An example of one of the default scripts provided with the slackbuilds to start the games.

#!/bin/sh

ALEPHONE_DATA="/usr/share/AlephOne/gamedata/Marathon"
export ALEPHONE_DATA

exec alephone "$@"

The slackbuilds can be found here. http://slackbuilds.org/repository/14.1/games/alephone/ http://slackbuilds.org/repository/14.1/games/marathon-data/ http://slackbuilds.org/repository/14.1/games/marathon2-data/ http://slackbuilds.org/repository/14.1/games/marathon-infinity-data/

LidMop commented 8 years ago

I, too, always get segfaults on startup, but only with 20151009 compiled with Boost 1.56 or later (up to 1.60, the latest). The stack trace given below is for the Boost 1.60 case, but stack traces for earlier versions are essentially the same (only minor details in the Boost parts differ).

FUNCTION                                                   FILE                                                LINE
std::__cxx11::basic_string::_Alloc_hider::_Alloc_hider.....c++/5/bits/basic_string.h............................109
std::__cxx11::basic_string::basic_string...................c++/5/bits/basic_string.h............................400
boost::property_tree::basic_ptree::basic_ptree.............boost/property_tree/detail/ptree_implementation.hpp..193
InfoTree::InfoTree.........................................InfoTree.h............................................40
boost::range_detail::any_iterator::dereference.............boost/range/detail/any_iterator.hpp..................512
boost::iterators::iterator_core_access::dereference........boost/iterator/iterator_facade.hpp...................549
boost::iterators::detail::iterator_facade_base::operator*..boost/iterator/iterator_facade.hpp...................655
boost::foreach_detail_::deref..............................boost/foreach.hpp....................................771
_ParseAllMML...............................................XML_MakeRoot.cpp......................................98
ParseMMLFromFile...........................................XML_MakeRoot.cpp.....................................168
_ParseMMLDirectory.........................................shell.cpp...........................................1576
LoadBaseMMLScripts.........................................shell.cpp...........................................1589
initialize_application.....................................shell.cpp............................................554
main.......................................................shell.cpp............................................360

If built with Boost 1.55, 1.54, or 1.53, both 20151009 and 20150907 always exit with error code 1 at line 559 in shell.cpp instead of segfaulting.
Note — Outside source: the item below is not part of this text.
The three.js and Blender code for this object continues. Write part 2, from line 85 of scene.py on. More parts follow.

Side note: the preceding line in that file is supposed to output "Can't find required text strings (missing MML?)" to stderr but that string fails to show up in my terminal when the program is run (???).

The results given above are for Lubuntu 15.10 x64 in a VirtualBox virtual machine. I always supply the path to an appropriately-versioned scenario data folder as a program argument (this M2 version or this Infinity version for 20150907 and this M2 version or this Infinity version for 20151009).
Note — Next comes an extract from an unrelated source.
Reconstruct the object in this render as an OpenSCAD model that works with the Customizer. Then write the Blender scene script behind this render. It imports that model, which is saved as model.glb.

In comparison, 20150620 works perfectly with any version of Boost.

I also build Aleph One natively on Windows (Windows 7 x64) using my own custom build configuration. This method is, of course, not supported, but the results are interesting: 20151009 works perfectly if built with Boost 1.55, but segfaults in the same way as described above if built with later Boost versions.

On the Linux side, I believe I must be doing something wrong because (I assume) at least some people are able to get at least 20150907 working. I just wish I knew what it was....

treellama commented 8 years ago

I think the problem is in here:

InfoTree::const_child_range InfoTree::children_named(std::string key) const
{

    return InfoTree::const_child_range(_children_named_helper(key, begin(), end()),
                                       _children_named_helper(key, end(), end()));
}

In particular, I don't trust the second iterator there. I suspect (but can't yet prove) some equality test fails in BOOST_FOREACH and it ends up dereferencing the end iterator, causing the crash.

The whole children_named setup is particularly obscure. If the goal is to make something that can be easily passed to BOOST_FOREACH, instead of using a standard for loop across InfoTree::equal_range or the filter_iterator directly, maybe it would be OK to copy_if InfoTree references to a list and return that?

Any ideas, Hopper?

Hopper262 commented 8 years ago

After some trouble getting Boost 1.60 built for my machine, I reproduced the problem and it's now fixed for me. I switched to equal_range and used a Boost.Range adaptor to handle the rest.

Brevity for the caller is the top priority for children_named, as this pattern is repeated over 200 times throughout the code. That's why it bends over backwards to not only make looping easy, but to unpack the key-value pairs you'd get from a normal traversal.

If it's still segfaulting, please reopen this issue.

orbea commented 8 years ago

Thanks, this seems to have fixed it.

I applied commits https://github.com/Aleph-One-Marathon/alephone/commit/718fe46902106bdd15e6655817eccd8eb15948b8 and https://github.com/Aleph-One-Marathon/alephone/commit/c0fc7680221af28794357e92d1db6ebd83b1adcb as patches to the 20150907 tarball and the three main scenarios no longer segfault. Additionally I tested Marathon eternal, evil, red, rubicon and tempus irae which all start.

LidMop commented 8 years ago

That fixed it for me as well (both Linux and Windows). Thank you!